I think it's in every human being's nature to fight- those wacky old Puritans believed that children were wild and inherently wicked. So it stands to reason that a toddler will whack you in the face if you touch his toys. Dylan WAS like that at one time. One of my favorite memories involves Dylan being picked on at the age of two: some little snot was really messing with a few kids in the sandbox. He kept grabbing handfuls of sand and dumping it on other kids' heads, to the chorus of "Hey, stop!" He kept bugging Dylan and this other little kid Dylan was playing with. When the snot finally got to Dylan, this Momma Bear froze and watched- I wanted to see what would happen. Snot continued to dump sand on Dylan and, before I could react, Dylan calmly smiled at the kid- and got him in the face with a wad of wet sand. I'll let this GIF finish my story.
I wish Dylan could have kept that fire in his belly. Ah, maybe he will get it back someday- God knows, if you ask my mother, she'd tell you I was just as big a mushball. Getting bullied in high school taught me to fight back. The hard part is, standing by and watching your kid get handed his own ass.
My youngest? It remains to be seen. He has a personality, he is clever and defiant- not necessarily a great combination, but he rolls with the punches a lot more. He's independent, and I am trying desperately to keep THAT fire roaring. I will tell a kid off if he or she hurts Kieran, but at some point I have to sheath my claws and just watch. I kind of feel like a boxing coach in the corner, you know, massaging the boxer's shoulders and hissing advice. That's probably the best metaphor for parenting in the jungle.

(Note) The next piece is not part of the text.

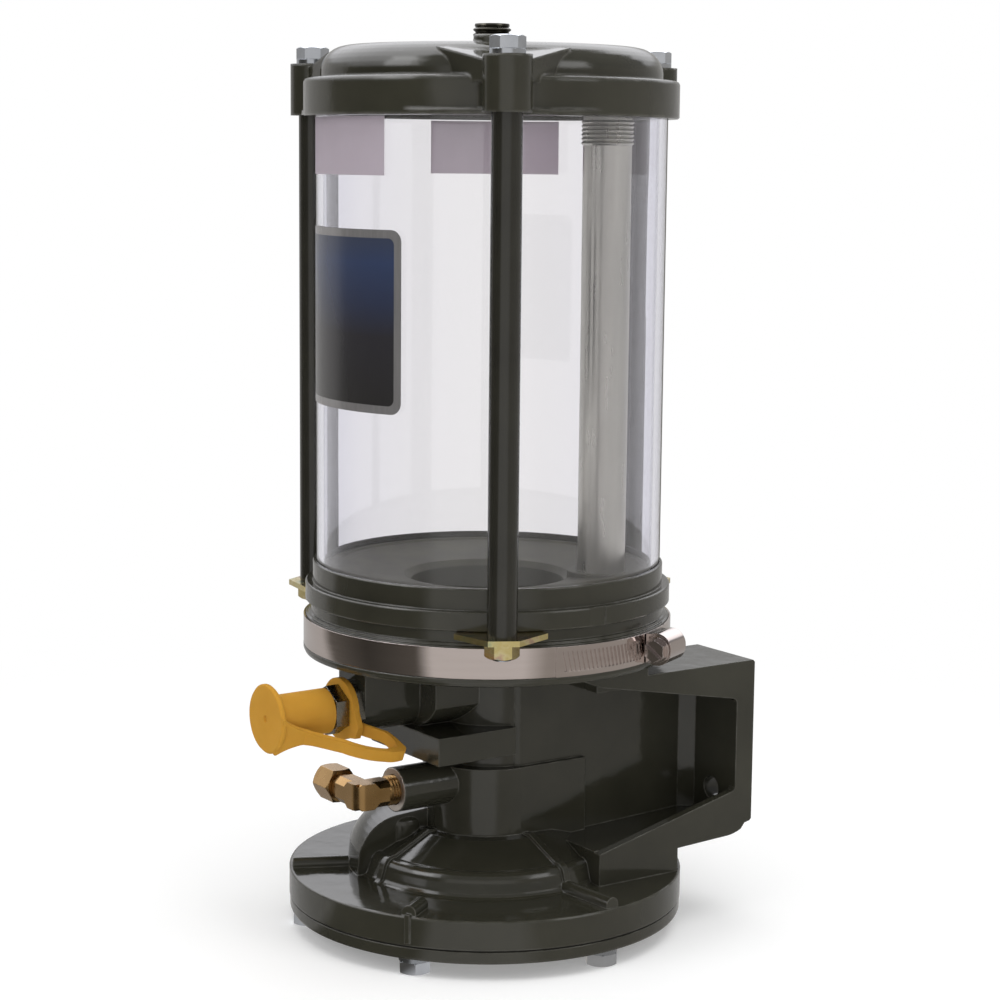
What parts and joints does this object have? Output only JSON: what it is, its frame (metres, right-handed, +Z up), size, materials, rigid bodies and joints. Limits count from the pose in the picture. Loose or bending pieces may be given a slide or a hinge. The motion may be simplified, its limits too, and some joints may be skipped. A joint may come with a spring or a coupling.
{
  "type": "pneumatic grease pump",
  "caption": "Air-operated grease pump: cast housing with bracket arms, clear cylindrical reservoir held by tie rods, capped fill coupler and brass outlet elbow.",
  "frame": {"origin": "centre of the base cover's underside, on the reservoir's axis; the base bolt heads stand below it", "axes": "+Z up along the reservoir's axis, +Y towards what the bracket arms bolt to, fill coupler and outlet towards -Y"},
  "size_m": [0.178, 0.2145, 0.3992],
  "materials": {
    "black_paint": "gloss black paint on cast metal",
    "machined_steel": "bright machined steel",
    "zinc_steel": "clear zinc plating",
    "yellow_zinc": "yellow chromated zinc plating",
    "band_stainless": "rolled stainless strip",
    "black_tube": "black painted steel tube",
    "galvanised": "galvanised pipe",
    "clear_acrylic": "clear polished plastic",
    "label_film": "satin label film",
    "yellow_plastic": "moulded yellow plastic",
    "brass": "turned brass",
    "black_rubber": "nitrile rubber",
    "gasket_fibre": "pressed fibre gasket",
    "dark_plug": "dark oiled steel"
  },
  "bodies": {
    "pump": {"pump_housing": "black_paint", "base_cover": "black_paint", "base_gasket": "gasket_fibre", "base_bolts": "zinc_steel", "base_lock_washers": "zinc_steel", "plunger_seal": "black_rubber", "plunger_cylinder": "machined_steel", "return_spring": "machined_steel", "check_spring": "machined_steel", "rim_gasket": "gasket_fibre", "reservoir_base": "black_paint", "lower_tube_seal": "black_rubber", "reservoir_tube": "clear_acrylic", "upper_tube_seal": "black_rubber", "vent_pipe": "galvanised", "top_cover": "black_paint", "vent_plug": "dark_plug", "tie_bolts": "zinc_steel", "tie_bolt_washers": "zinc_steel", "tie_rod_sleeves": "black_tube", "lug_plates": "yellow_zinc", "tie_rod_nuts": "yellow_zinc", "clamp_band": "band_stainless", "clamp_housing": "band_stainless", "fill_coupler": "zinc_steel", "coupler_spring": "machined_steel", "outlet_elbow": "brass", "elbow_nut": "brass", "elbow_ferrule": "brass", "level_labels": "label_film", "name_label": "label_film"},
    "piston": {"air_piston": "machined_steel", "piston_seal": "black_rubber", "plunger": "machined_steel"},
    "ball": {"check_ball": "machined_steel"},
    "poppet": {"coupler_poppet": "machined_steel"},
    "band_screw": {"clamp_screw": "band_stainless"},
    "cap": {"dust_cap": "yellow_plastic"}
  },
  "joints": [
    {"name": "piston_stroke", "type": "slide", "parent": "pump", "child": "piston", "axis": [0, 0, 1], "range_m": [0, 0.01], "stiffness_N_per_m": 2500, "springref_m": -0.004, "deforming": ["return_spring"]},
    {"name": "check_lift", "type": "slide", "parent": "pump", "child": "ball", "axis": [0, -1, 0], "range_m": [0, 0.001], "stiffness_N_per_m": 400, "springref_m": -0.002},
    {"name": "poppet_lift", "type": "slide", "parent": "pump", "child": "poppet", "axis": [0, 1, 0], "range_m": [0, 0.0012], "stiffness_N_per_m": 400, "springref_m": -0.002},
    {"name": "clamp_screw_turn", "type": "hinge", "parent": "pump", "child": "band_screw", "pos_m": [0.07902, 0.0394, 0.12755], "axis": [0.4462, -0.8949, 0], "continuous": true},
    {"name": "cap_swing", "type": "hinge", "parent": "pump", "child": "cap", "pos_m": [-0.007, -0.09, 0.097], "axis": [0, -1, 0], "range_deg": [-25, 25]}
  ]
}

Now, it's the other parents that kill me; if my kid is being a sh*thead, I'm gonna straighten his butt out for him and make him apologize. But you do me a solid, and if YOUR kid is being the sh*thead, you have to do the same. I see many apples that don't fall far from the trees, and I often think the parents are worse. Don't even get me started.
My point is, the playground sucks. But then again, so can life. Better to make the mistakes in the microcosm of life than the real world, I suppose.